= Peter Townend (editor) =

British society reporter, editor, and genealogist

Kenneth Peter Townend (26 April 1921–16 July 2001) was a British genealogist and social editor. He served as editor of Burke's Peerage and later as social editor of Tatler.

==Early life and education==
Townend was born in Leeds on 26 April 1921, son of Claude William Townend, a farmer and Army riding instructor, and Florence Lily, née Atkinson. As a child, he suffered from meningitis, which meant he had little formal education, but did attend King's School, Pontefract.

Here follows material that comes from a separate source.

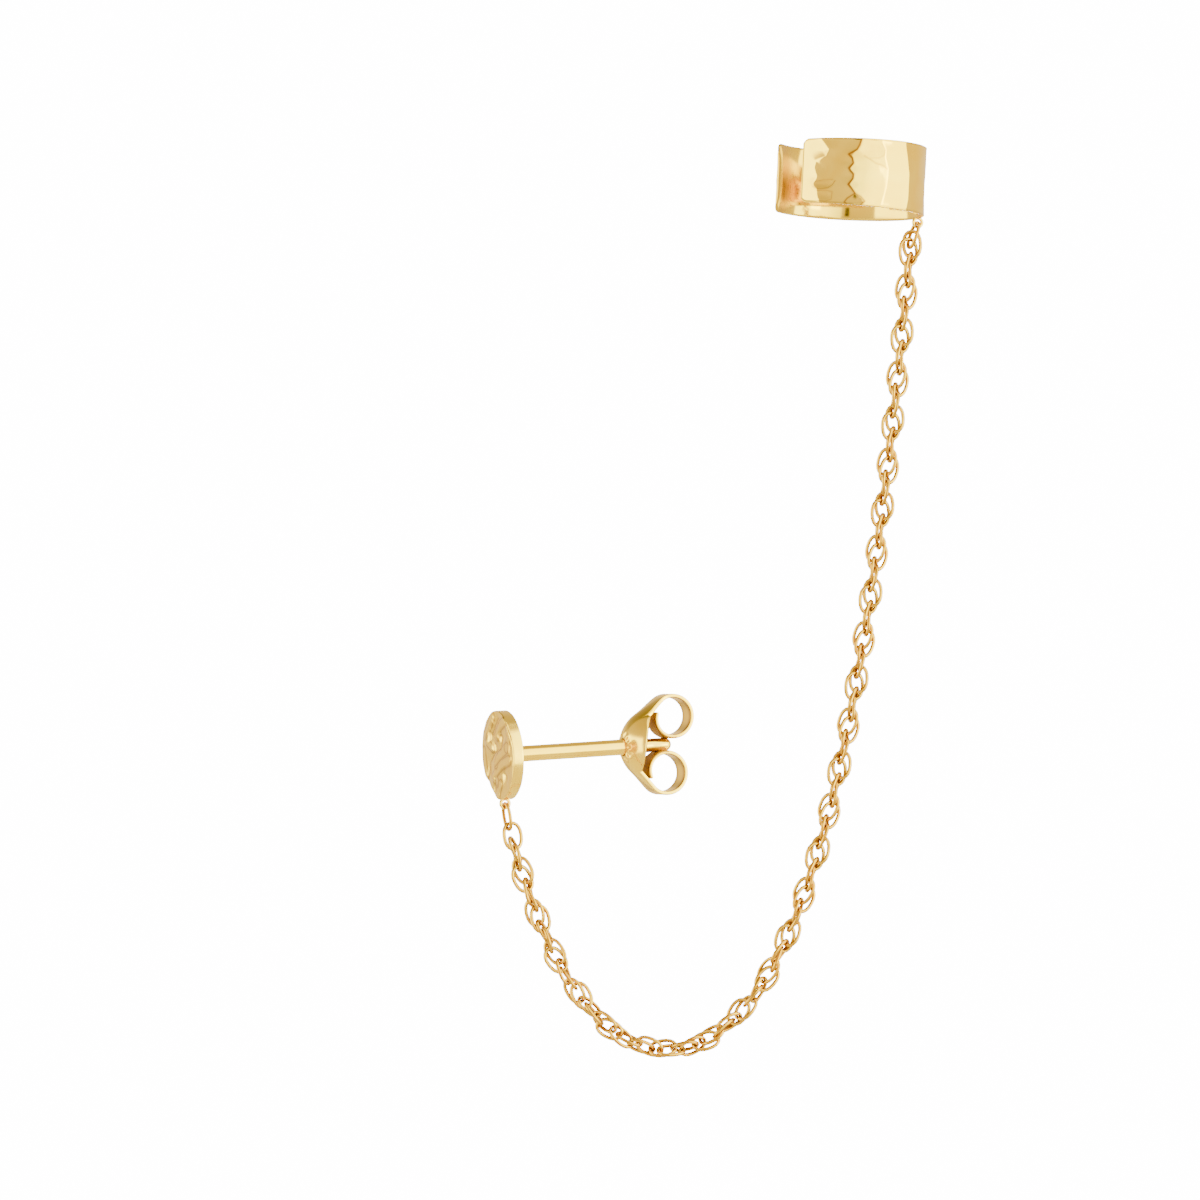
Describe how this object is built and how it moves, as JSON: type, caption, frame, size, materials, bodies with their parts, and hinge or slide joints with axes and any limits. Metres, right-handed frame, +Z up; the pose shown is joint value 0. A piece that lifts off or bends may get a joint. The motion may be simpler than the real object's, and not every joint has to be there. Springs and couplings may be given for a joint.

His mother "keenly followed the doings of the Royal Family and aristocracy", and her son was surrounded by society magazines from an early age.

==Career==
Townend served in the Royal Navy during the Second World War as a writer/ clerk, and afterwards joined Burke's Peerage under L. G. Pine as an archivist. He became editor of Burke's in 1960 until he was replaced by Hugh Montgomery-Massingberd in 1971 or 1972, by which time he was social editor of Tatler magazine, and had become renowned for his organisation of the vestigial UK 'deb scene'. Townend reportedly asked Jennie Hallam-Peel to "keep the Season alive" prior to his death, leading to the revamping of the Queen Charlotte's Ball.